» **Extracted information**
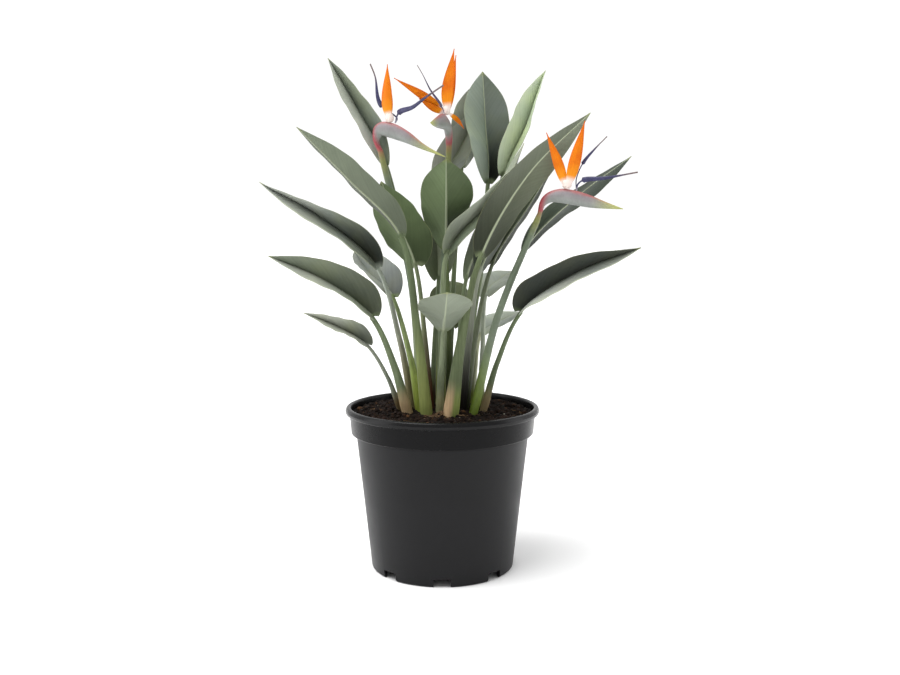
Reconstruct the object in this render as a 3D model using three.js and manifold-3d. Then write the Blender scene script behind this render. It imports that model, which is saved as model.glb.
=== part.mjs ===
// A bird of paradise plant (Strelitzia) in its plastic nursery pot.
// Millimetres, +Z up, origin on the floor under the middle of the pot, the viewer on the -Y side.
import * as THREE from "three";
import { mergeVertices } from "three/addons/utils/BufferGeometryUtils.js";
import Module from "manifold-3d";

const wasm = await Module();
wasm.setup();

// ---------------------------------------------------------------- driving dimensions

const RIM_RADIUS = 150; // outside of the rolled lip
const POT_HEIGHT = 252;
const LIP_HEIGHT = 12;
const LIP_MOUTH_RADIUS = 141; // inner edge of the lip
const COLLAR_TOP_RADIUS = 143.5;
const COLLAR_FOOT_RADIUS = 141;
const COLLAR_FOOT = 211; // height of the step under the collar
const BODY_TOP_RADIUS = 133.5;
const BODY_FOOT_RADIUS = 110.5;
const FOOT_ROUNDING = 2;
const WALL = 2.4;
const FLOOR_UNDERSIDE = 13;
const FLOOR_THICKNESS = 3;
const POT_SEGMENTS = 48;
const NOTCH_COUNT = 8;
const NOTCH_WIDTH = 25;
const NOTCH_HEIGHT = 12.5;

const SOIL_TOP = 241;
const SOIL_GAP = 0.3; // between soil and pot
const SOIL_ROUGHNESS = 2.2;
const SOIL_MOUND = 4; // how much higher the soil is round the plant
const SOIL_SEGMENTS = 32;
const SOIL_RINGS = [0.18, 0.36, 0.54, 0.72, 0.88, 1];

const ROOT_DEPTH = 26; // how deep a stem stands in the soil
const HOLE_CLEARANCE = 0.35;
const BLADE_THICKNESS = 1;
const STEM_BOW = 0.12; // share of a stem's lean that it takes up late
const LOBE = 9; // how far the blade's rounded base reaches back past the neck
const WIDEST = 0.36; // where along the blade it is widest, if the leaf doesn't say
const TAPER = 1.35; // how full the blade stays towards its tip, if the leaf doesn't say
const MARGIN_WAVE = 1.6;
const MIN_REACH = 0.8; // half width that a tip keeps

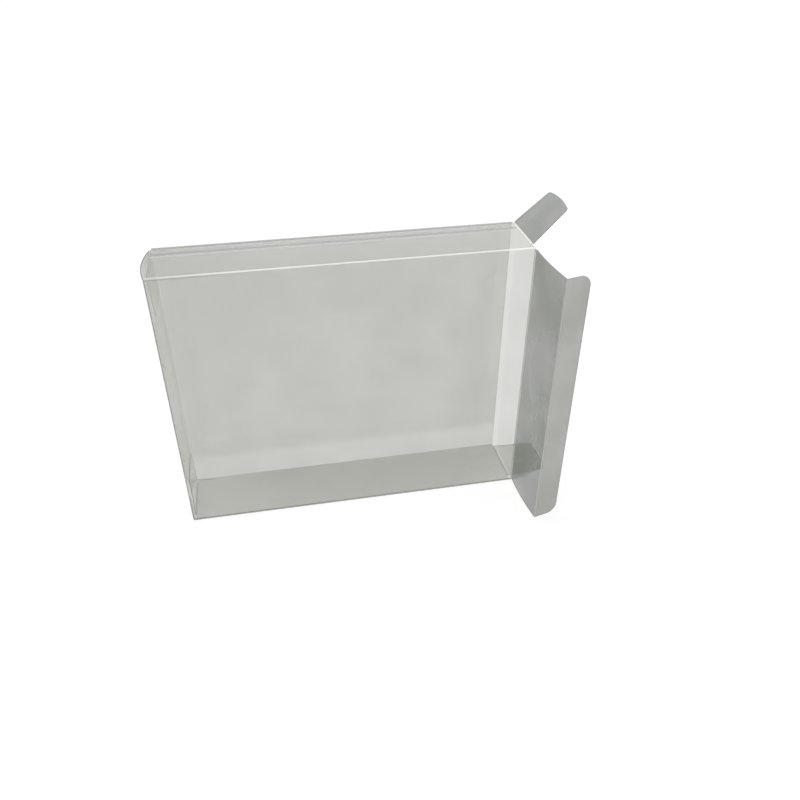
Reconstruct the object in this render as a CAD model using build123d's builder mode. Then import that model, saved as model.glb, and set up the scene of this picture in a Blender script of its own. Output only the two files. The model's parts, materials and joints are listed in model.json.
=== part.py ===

» **Task**
Print all of the entries exactly as they appear.

» **Output of the exercise**
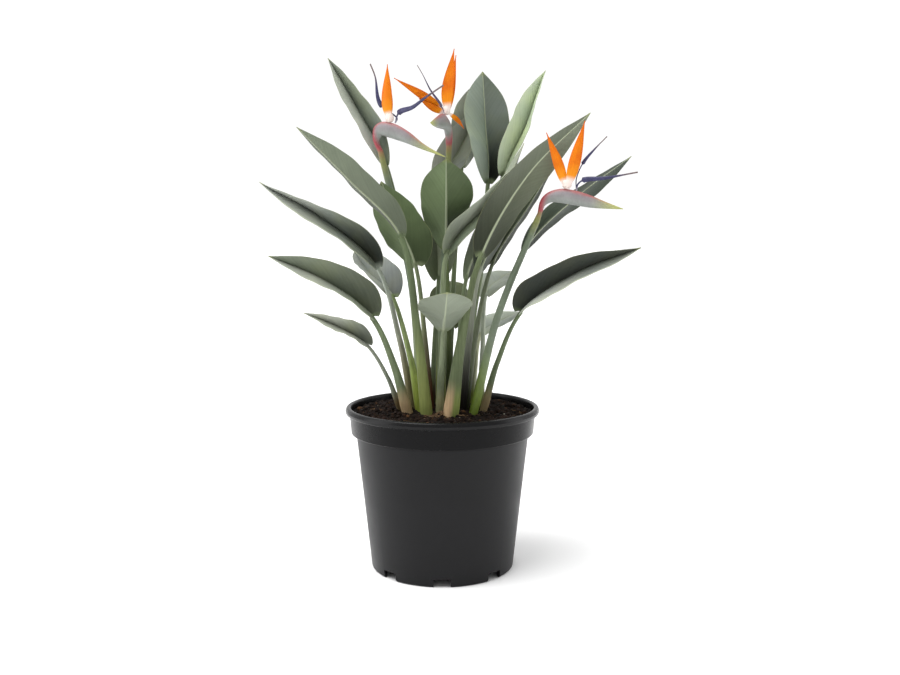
Reconstruct the object in this render as a 3D model using three.js and manifold-3d. Then write the Blender scene script behind this render. It imports that model, which is saved as model.glb.
=== part.mjs ===
// A bird of paradise plant (Strelitzia) in its plastic nursery pot.
// Millimetres, +Z up, origin on the floor under the middle of the pot, the viewer on the -Y side.
import * as THREE from "three";
import { mergeVertices } from "three/addons/utils/BufferGeometryUtils.js";
import Module from "manifold-3d";

const wasm = await Module();
wasm.setup();

// ---------------------------------------------------------------- driving dimensions

const RIM_RADIUS = 150; // outside of the rolled lip
const POT_HEIGHT = 252;
const LIP_HEIGHT = 12;
const LIP_MOUTH_RADIUS = 141; // inner edge of the lip
const COLLAR_TOP_RADIUS = 143.5;
const COLLAR_FOOT_RADIUS = 141;
const COLLAR_FOOT = 211; // height of the step under the collar
const BODY_TOP_RADIUS = 133.5;
const BODY_FOOT_RADIUS = 110.5;
const FOOT_ROUNDING = 2;
const WALL = 2.4;
const FLOOR_UNDERSIDE = 13;
const FLOOR_THICKNESS = 3;
const POT_SEGMENTS = 48;
const NOTCH_COUNT = 8;
const NOTCH_WIDTH = 25;
const NOTCH_HEIGHT = 12.5;

const SOIL_TOP = 241;
const SOIL_GAP = 0.3; // between soil and pot
const SOIL_ROUGHNESS = 2.2;
const SOIL_MOUND = 4; // how much higher the soil is round the plant
const SOIL_SEGMENTS = 32;
const SOIL_RINGS = [0.18, 0.36, 0.54, 0.72, 0.88, 1];

const ROOT_DEPTH = 26; // how deep a stem stands in the soil
const HOLE_CLEARANCE = 0.35;
const BLADE_THICKNESS = 1;
const STEM_BOW = 0.12; // share of a stem's lean that it takes up late
const LOBE = 9; // how far the blade's rounded base reaches back past the neck
const WIDEST = 0.36; // where along the blade it is widest, if the leaf doesn't say
const TAPER = 1.35; // how full the blade stays towards its tip, if the leaf doesn't say
const MARGIN_WAVE = 1.6;
const MIN_REACH = 0.8; // half width that a tip keeps

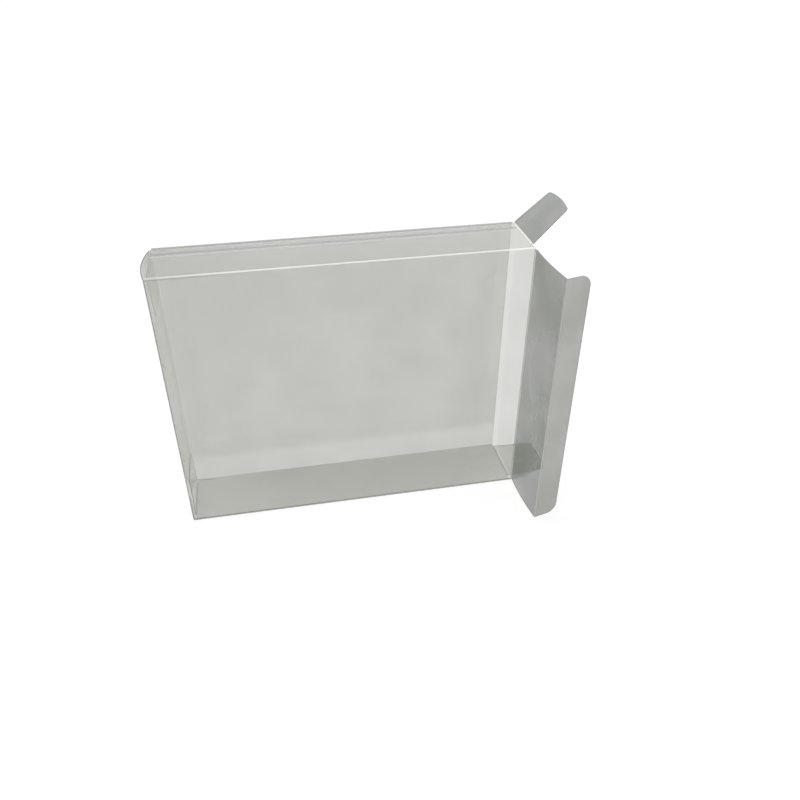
Reconstruct the object in this render as a CAD model using build123d's builder mode. Then import that model, saved as model.glb, and set up the scene of this picture in a Blender script of its own. Output only the two files. The model's parts, materials and joints are listed in model.json.
=== part.py ===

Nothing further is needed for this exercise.